Я рассказал о сути нового партийного решения и выразил удивление, почему так часто практика расходится с теорией и решениями пленумов.
– А я уже давно ничему не удивляюсь. Во всех решениях, явлениях и действиях надо искать логическую связь. Без этой связи ничего не понять. Решения, противоречащие практике, являются дымовой завесой, чтобы эту неблаговидную практику скрыть. Помнишь встречу Сталина с героем перелета через северный полюс в Америку Чкаловым? Помнишь, как Сталин тогда распинался насчет выращивания кадров? А в это же время уничтожались самые лучшие кадры. Скажете, без ведома Генсека? Но все крупные работники на ответственные посты в республиках и областях подбирались самим Сталиным. Разве осмелился бы тот же Ежов без ведома Сталина замахнуться на верную ленинскую гвардию? А тот не только замахнулся, но головы рубил без всякой пощады. И заметь, мы – еле заметные малявки районного масштаба по сравнению с такими деятелями, как Постышев или Косиор, Червяков или Акулов, Уборевич или Блюхер. А где они все?
– О Блюхере писали, что он пытался перелететь к японцам.
– А может, к папуасам?
Григорий бил своей логикой сильнее, чем кувалдой по клину, и откалывал глыбы мусорной породы в моей вере.
Недели через две стали приходить ответные письма от родных. Каждый вечер мы с нетерпением ожидали воспитателя, который еще в дверях кричал:
– Тихо, граждане, вести с воли принес!
В бараке делалось тише. А если он заставал нас за едой, звон ложек об алюминиевые миски затихал; почти каждый с замиранием сердца ждал, назовут ли его фамилию.
Сибирякам письма начали поступать раньше, уже через неделю. Из европейской части, с Украины или Кавказа ответная почта стала прибывать значительно позже В конце февраля мне вручили сразу два письма: от матери из Старой Руссы и от сестер из Ленинграда. Письме матери встревожило и выбило из колеи.
"Здравствуй, мой ненаглядный сынок! Пишет тебе моих слов наша бывшая соседка Сима. А бывшая потому, что в нашей старой квартире я больше не живу. Сима изредка навещает меня по старой памяти, и, когда пришло твое долгожданное письмо, я сразу поехала к ней.
Милый и дорогой мой сынок, сколько слез я пролила за минувшие полгода – знает один бог да моя подушка.
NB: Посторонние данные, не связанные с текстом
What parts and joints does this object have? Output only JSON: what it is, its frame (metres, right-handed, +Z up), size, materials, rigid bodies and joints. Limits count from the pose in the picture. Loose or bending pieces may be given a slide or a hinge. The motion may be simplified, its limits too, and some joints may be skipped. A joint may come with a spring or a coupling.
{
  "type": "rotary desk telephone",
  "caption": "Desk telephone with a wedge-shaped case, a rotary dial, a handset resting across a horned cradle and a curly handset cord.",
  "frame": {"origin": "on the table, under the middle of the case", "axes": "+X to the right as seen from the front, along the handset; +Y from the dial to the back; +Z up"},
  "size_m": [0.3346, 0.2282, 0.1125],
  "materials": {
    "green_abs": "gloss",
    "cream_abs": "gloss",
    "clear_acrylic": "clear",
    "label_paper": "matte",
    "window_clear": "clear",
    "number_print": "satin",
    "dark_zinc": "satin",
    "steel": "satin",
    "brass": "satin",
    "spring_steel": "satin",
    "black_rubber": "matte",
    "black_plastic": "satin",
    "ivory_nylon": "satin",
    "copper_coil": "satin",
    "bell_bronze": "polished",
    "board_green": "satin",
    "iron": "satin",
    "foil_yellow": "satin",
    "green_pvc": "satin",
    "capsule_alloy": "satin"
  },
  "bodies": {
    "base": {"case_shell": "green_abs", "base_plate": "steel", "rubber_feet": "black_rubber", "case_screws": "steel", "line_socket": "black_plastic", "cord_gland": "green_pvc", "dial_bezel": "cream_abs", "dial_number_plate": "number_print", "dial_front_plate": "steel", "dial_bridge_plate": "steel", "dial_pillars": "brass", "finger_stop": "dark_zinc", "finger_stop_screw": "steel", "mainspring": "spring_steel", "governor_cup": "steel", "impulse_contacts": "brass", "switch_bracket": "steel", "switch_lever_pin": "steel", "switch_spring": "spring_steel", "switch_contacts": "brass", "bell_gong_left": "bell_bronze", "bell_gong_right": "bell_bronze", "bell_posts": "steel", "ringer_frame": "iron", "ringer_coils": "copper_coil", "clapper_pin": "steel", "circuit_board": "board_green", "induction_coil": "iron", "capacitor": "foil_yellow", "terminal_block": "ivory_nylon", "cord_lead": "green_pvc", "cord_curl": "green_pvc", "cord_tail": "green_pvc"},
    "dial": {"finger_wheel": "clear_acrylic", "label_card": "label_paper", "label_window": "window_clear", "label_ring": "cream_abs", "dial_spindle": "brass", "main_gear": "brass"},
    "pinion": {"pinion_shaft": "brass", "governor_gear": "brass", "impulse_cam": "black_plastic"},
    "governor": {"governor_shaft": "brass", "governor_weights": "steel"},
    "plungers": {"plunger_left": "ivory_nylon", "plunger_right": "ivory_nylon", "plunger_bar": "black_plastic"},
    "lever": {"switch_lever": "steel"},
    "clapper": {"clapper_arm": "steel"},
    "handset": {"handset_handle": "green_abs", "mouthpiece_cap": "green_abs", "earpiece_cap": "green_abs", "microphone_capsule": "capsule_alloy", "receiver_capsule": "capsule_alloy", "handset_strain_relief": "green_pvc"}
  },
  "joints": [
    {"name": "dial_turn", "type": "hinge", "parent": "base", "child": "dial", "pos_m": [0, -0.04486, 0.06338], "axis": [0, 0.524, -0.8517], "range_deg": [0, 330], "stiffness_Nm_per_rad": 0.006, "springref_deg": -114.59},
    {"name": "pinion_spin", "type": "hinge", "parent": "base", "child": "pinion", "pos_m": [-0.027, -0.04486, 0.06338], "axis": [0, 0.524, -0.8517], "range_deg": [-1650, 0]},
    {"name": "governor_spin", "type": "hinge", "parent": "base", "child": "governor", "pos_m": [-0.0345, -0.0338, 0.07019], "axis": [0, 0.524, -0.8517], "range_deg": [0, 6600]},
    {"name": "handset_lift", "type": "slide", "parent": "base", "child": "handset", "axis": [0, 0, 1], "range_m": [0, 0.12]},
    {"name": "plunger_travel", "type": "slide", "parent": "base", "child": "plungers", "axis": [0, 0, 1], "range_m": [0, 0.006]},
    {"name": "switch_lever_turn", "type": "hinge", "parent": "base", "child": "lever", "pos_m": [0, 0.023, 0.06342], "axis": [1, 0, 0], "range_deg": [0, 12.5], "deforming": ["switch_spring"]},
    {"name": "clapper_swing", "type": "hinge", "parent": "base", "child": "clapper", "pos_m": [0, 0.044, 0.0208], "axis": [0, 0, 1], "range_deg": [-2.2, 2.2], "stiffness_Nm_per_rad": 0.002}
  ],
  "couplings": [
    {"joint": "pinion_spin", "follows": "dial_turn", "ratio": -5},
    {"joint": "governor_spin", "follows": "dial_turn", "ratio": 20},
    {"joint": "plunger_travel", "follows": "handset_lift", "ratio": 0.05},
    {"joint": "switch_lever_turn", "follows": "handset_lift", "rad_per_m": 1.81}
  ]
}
Но начну все по порядку. Наутро, как тебя забрали эти ироды и увезли в тюрьму, приехали оба зятя в отпуск – Павел и Сергей и прожили у нас две недели. Этот отпуск был у них без радости, как после похорон. Не один раз ходили они со мной к тюрьме и просили передать тебе хотя бы весточку, но им, как и мне, ничего не разрешили, а последний раз даже пригрозили: "Доходитесь до греха – сами попадете сюда". За те две недели, пока все были у нас, никто и не засмеялся ни разу, а за чаркой Сергей даже плакал. Даже дети были какие-то притихшие и все спрашивали: "А где же дядя Ваня?"
Вскоре после их отъезда в Ленинград я и совсем осталась одна, потому что супруга твоя меня тоже бросила: взяла Юрушку и переселилась жить к родителям. Я долго упрашивала остаться, но она сказала, что так будет лучше всем. Может быть, она и права, не знаю, бог ей судья, но мне-то, старухе, каково одинокой горе мыкать?
В октябре я встретила ее как-то на базаре, и она мне сказала, что ее не один раз вызывали в НКВД и требовали показать на тебя отрицательно, но она ничего плохого о тебе сказать не могла. Вгорячах я наговорила ей много обидного, а потом пожалела: наверно, и ей несладко от твоей беды.
Потом приходил управдом и сказал, что две комнаты мне много. Когда я сказала, что жду сына Михаила из Боровичей, он ответил, приедет – там видно будет, и вскоре меня переселили на улицу Карла Маркса в небольшую комнатку.
Как горько было мне покидать квартиру, где прожили мы так хорошо несколько лет и где все напоминало мне тебя: все предметы, за которые ты касался, и книжный шкаф, и стол, за которым ты работал вечера. Я даже пиджак твой, оставленный на спинке стула в тот вечер, и полотенце на гвозде, которым ты утирался, за все время не снимала с места. Все окружавшее меня напоминало о тебе, моя кровинка, и мне все думалось, что ты куда-то вышел и скоро вернешься. А теперь и этого у меня нет, и этой малости лишили старуху.
С ноября я работаю уборщицей при школе, потому как нет у меня больше кормильца. Миша все еще не вдет, пишет, что пока не отпускают. Вот и приходится на старости лет зарабатывать на кусок хлеба. Дочки и зятья меня не забывают и присылают, что в силах, но ведь у них тоже семьи, дети, их надо поить, кормить и одевать – жизнь-то у всех нелегкая. Но ты не думай, что мне плохо. Одна голова не бедна, а если и бедна, то одна, а вот тебе, наверно, несладко…
На днях соберу посылочку, жди. Ты пишешь, чтобы я распродавала книги и не бедствовала, а мне их жалко. Пускай читать и не умею, а продавать не буду: может, ты и вернешься вскорости, нёужто безвинного долго будут держать? Правда должна найтись, нельзя долго без правды жить!
Написала бы больше, да не знаю, что можно вам писать, а чего нельзя. Не дай бог, письмо не дойдет, измучишься, пока дождешься.
Кланяются тебе товарищи из редакции, те, что по-прежнему любят и верят, просят не терять надежды и мужества и беречь здоровье. Этого желаю тебе и я,
До свидания, моя кровиночка. Обнимаю и крепко тебя целую. Пиши мне как можно чаще, бумаги я пришлю в посылке.